The Guidelines on vertical restraints9 (hereinafter, the “Guidelines”) contain various pointers10 to evaluate the possible withdrawal of the exemption on price recommendations on account of the risk of these working as a focal point for resellers and might be followed by most or all of them.
The Spanish legislator can thus be viewed as just removing the exemption or declaring it inapplicable, availing itself of the possibilities provided for by the Regulation itself.
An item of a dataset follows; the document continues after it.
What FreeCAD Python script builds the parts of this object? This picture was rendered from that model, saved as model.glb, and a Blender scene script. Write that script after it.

Thus, according to the preamble of Act 11/2013, the inclusion of this new section in the Hydrocarbons Act aims to address precisely the risk pointed at by the Commission in the Guidelines and to avoid “economic regimes in the management of service stations under exclusive agreements where the retailer acts as a reseller with a fixed discount or as a commission agent”, because “the existence of retail supply agreements is considered one of the main barriers to entry and expansion of alternatives to the main operators in Spain.”
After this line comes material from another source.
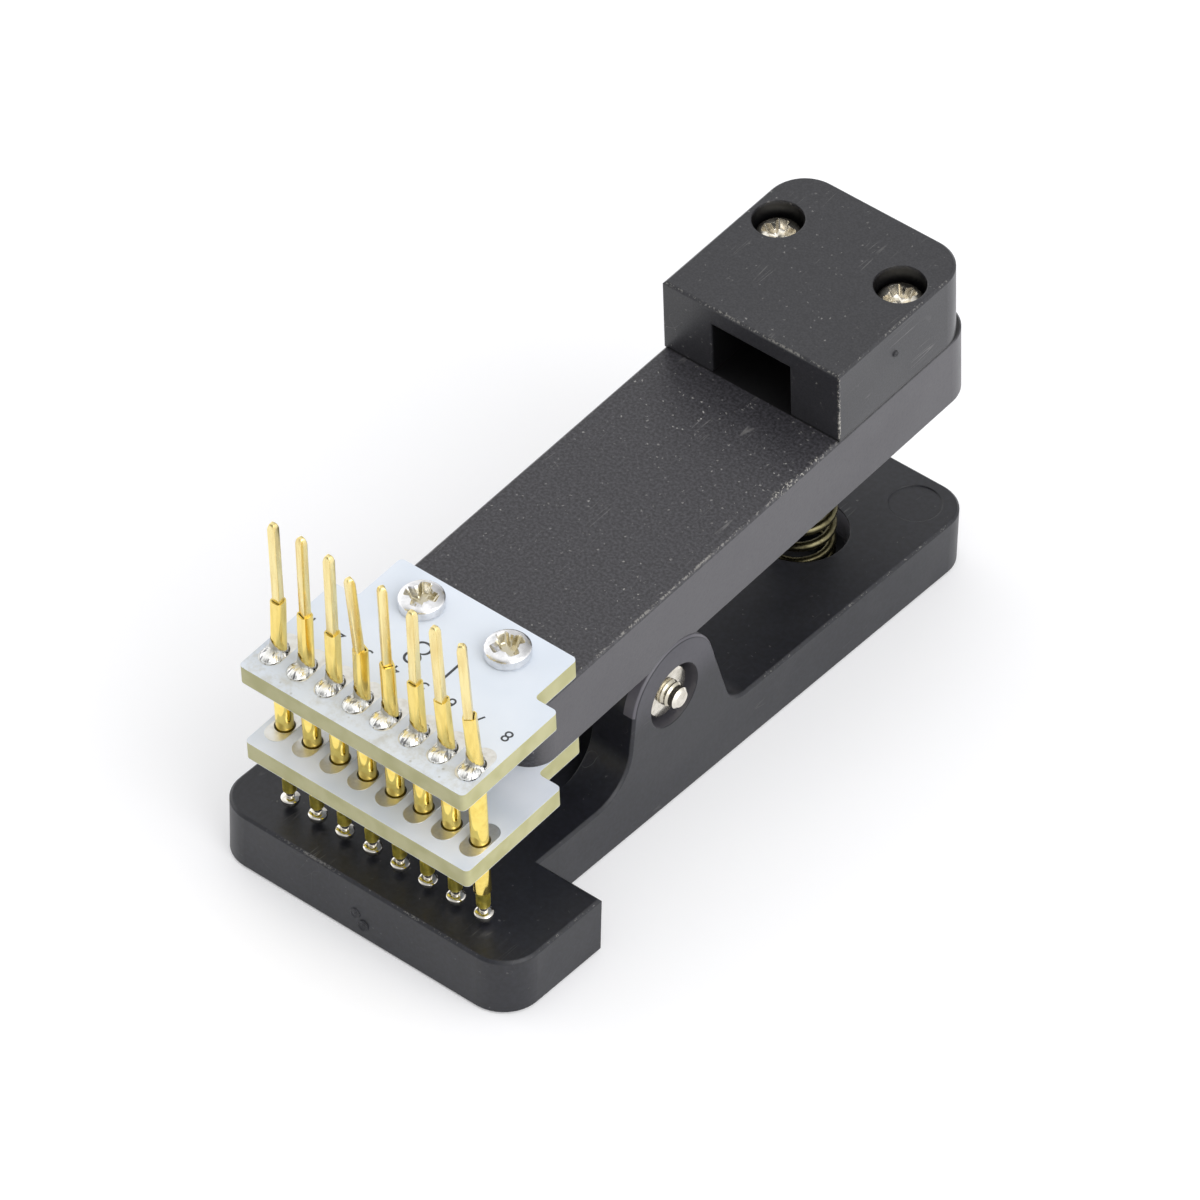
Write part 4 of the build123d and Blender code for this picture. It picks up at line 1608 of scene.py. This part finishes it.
STANCES = (Stance((0.12, 0.15), (0.15, 0.17), 5), Stance((-0.07, 0.25), (0.03, 0.30), -15),
           Stance((0.0, 0.11), (0.10, 0.14), 0), Stance((0.03, 0.05), (0.05, -0.54), -20),
           Stance((-0.14, 0.10), (-0.20, 0.13), -32), Stance((-0.1, 0.0), (-0.05, 0.05), 2, 0.6),
           Stance((-0.16, -0.12), (-0.05, -0.50), 5), Stance((-0.17, -0.17), (-0.07, -0.66), 32))


@dataclass
class ProbeRow:
    """Eight sprung probes: tube, wire post, solder, barrel and plunger in each place."""

    jaw: Jaw
    finishes: Finishes
    count: int = PROBES
    tube_r: float = 0.66
    neck_r: float = 0.57
    neck_flat: float = 0.475  # middle to a flat of the part that is crimped square
    bore_r: float = 0.52
    cup_r: float = 0.47
    cup_flat: float = 0.34
    post_w: float = 0.64
    post_taper_h: float = 0.55
    shaft_r: float = 0.33
    head_r: float = 0.70
    barrel_r: float = 0.51
    lump_half: tuple[float, float, float] = (0.84, 0.50, 0.92)  # across, up and along
    lump_ahead: float = 0.8
    meridians: int = 48  # round a lump, with wrinkles on some of them

    def build(self) -> None:
        """Model one of each piece, then copy it to every place."""
        self.foot = Vector((0, 0, self.jaw.span("upper_board").high.z + 0.1))
        self.tube_rise = self.jaw.span("receptacle_1").high.z - self.foot.z
        self.row("receptacle", self.tube(), self.finishes.bright_gold, Slot.GOLD)
        self.row("probe_barrel", self.barrel(), self.finishes.olive_gold, Slot.GOLD)
        self.row("plunger", self.plunger(), self.finishes.tip_nickel, Slot.TIP)
        self.posts()
        self.solder()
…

According to the foreword, it appears that the aim of the legislator with the introduction of this section 43 a is to open the Spanish market and limit the anticompetitive effect of the existence in Spain of parallel networks of exclusive distribution agreements.
However, the Spanish legislator should not have regulated this matter in this manner as the withdrawal of the block exemption falls to, in individual cases11, either the European Commission or the competition authority of the Member State, whereas the general declaration of inapplicability of the Block Exemption Regulation is reserved to the European Commission, which can only do so adopting a new Regulation12.
In view of the foregoing and to the extent that the Spanish legislator has neither the power to declare prohibited by law agreements exempted by the Block Exemption Regulation nor the jurisdiction to derogate the exemption, section 43 a of the Hydrocarbons Act is contrary to EU law and, therefore, without effect.